I've have spent the last couple of weeks rewriting and updating my Hexified Panel Quilts pattern. As a result, I find there are loads more tips and tricks that could be helpful to those making Hexified Panel Quilts or One Block Wonders. Having made over 30 Hexified Panel Quilts and/or One Block Wonders, it seems appropriate to share some of tips that are helpful to know when going through the process of making these one-of-a-kind quilts. From layering and cutting your strips, to cutting the triangles, to assembling them into the units ready for design, there are numerous steps that can make or break your success, as well as test your patience. This series of tutorials is meant to help you through some of those steps and make the process easier and smoother.

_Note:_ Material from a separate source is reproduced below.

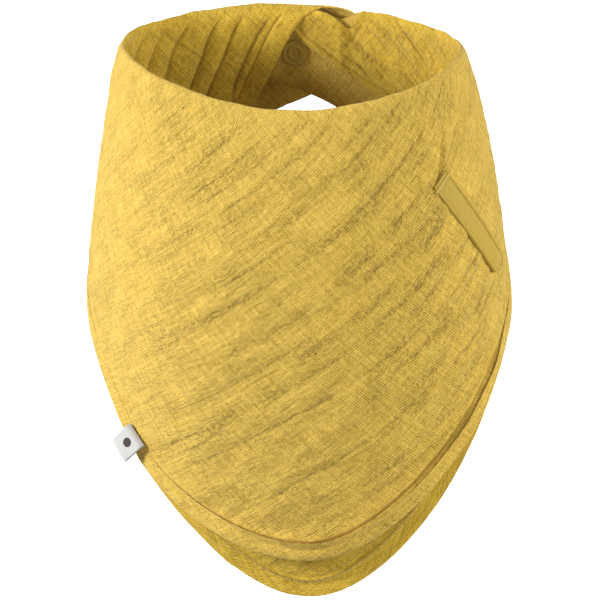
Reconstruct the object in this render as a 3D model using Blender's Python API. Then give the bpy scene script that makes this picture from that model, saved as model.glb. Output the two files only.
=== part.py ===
"""A baby's bandana bib in cotton muslin, snapped closed round the neck.

Metres, +Z up, the bib's front faces -Y.  Left and right are those of someone facing the bib, so right is +X.
The origin is the middle of the neck opening, level with its sides.
Cloth is laid out on one draped surface: an angle round the neck (0 at the front, positive to the right, 180
degrees at the back), a drop measured down the cloth from the neck fold, and a lift out of the surface.
"""
import math

import bmesh
import bpy
from mathutils import Vector

# The neck line, an oval seen from above.
NECK_HALF_WIDTH = 0.0728
NECK_HALF_DEPTH = 0.0534
NECK_SHIFT_X = -0.0025
NECK_FRONT_DIP = 0.0132
NECK_BACK_RISE = 0.0040
NECK_SKEW = 0.056          # the right side stands forward by this share of its x

# How the cloth falls from the neck line.
FALL = 0.985               # height lost for each metre of cloth
SWAY = 0.034               # drift to the right for each metre of height lost
SIDE_FLARE = 0.0085
SIDE_FLARE_DROP = 0.031
SIDE_SPREAD = 0.118
FRONT_FLARE = 0.0365
FRONT_FLARE_DROP = 0.063
FLARE_ENDS = math.radians(95)      # from here to the back the cloth hangs straight
FLARE_FADES = math.radians(45)

# The two layers of cloth, either side of the draped surface.
LAYER_GAP = 0.0005
CLOTH = 0.0015
OUTER_LAYER = (LAYER_GAP / 2, LAYER_GAP / 2 + CLOTH)
LINING_LAYER = (-LAYER_GAP / 2 - CLOTH, -LAYER_GAP / 2)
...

It has been nearly ten years since I made Strutting Peacocks, my first One Block Wonder. Oh my, how much I've learned since those early days!

Cutting your panels

The first thing I've learned is imperative to making a successful OBW or Hexified Panel Quilt is to be sure all of your panels were cut from the same bolt. Several times at workshops I've had students come in with panels they purchased on the internet, 3 panels from one vendor and 4 from another. Invariably, the panels from two different bolts do NOT match up properly and can cause a number of problems. Not realizing I would have a perfect example just hours before writing this, I had planned to just explain why it makes a different.
However, as I was cutting panels for a sample last night, I only had four on the end of one bolt and went to the closet for a fresh bolt to cut three more. Since I had ordered from the same company on the same day, I presumed they would work together just fine. However, they were obviously quite different! If you look at these two panels--one folded and placed on top of the other, the selvedges on the right are quite different, and the blocks themselves don't match up. Also, the colors on each are enough different that it would be obvious if I combined three from each in a single hexie. The first bolt was quite vibrant, while the second bolt was a little more washed out. Once I discovered just how different they were, I cut 3 more from the new bolt and set the four orphans aside for another project. Just like checking that all skeins of yarn for a project are from the same dye-lot, purchasing panels from the same bolt holds true for similar reasons.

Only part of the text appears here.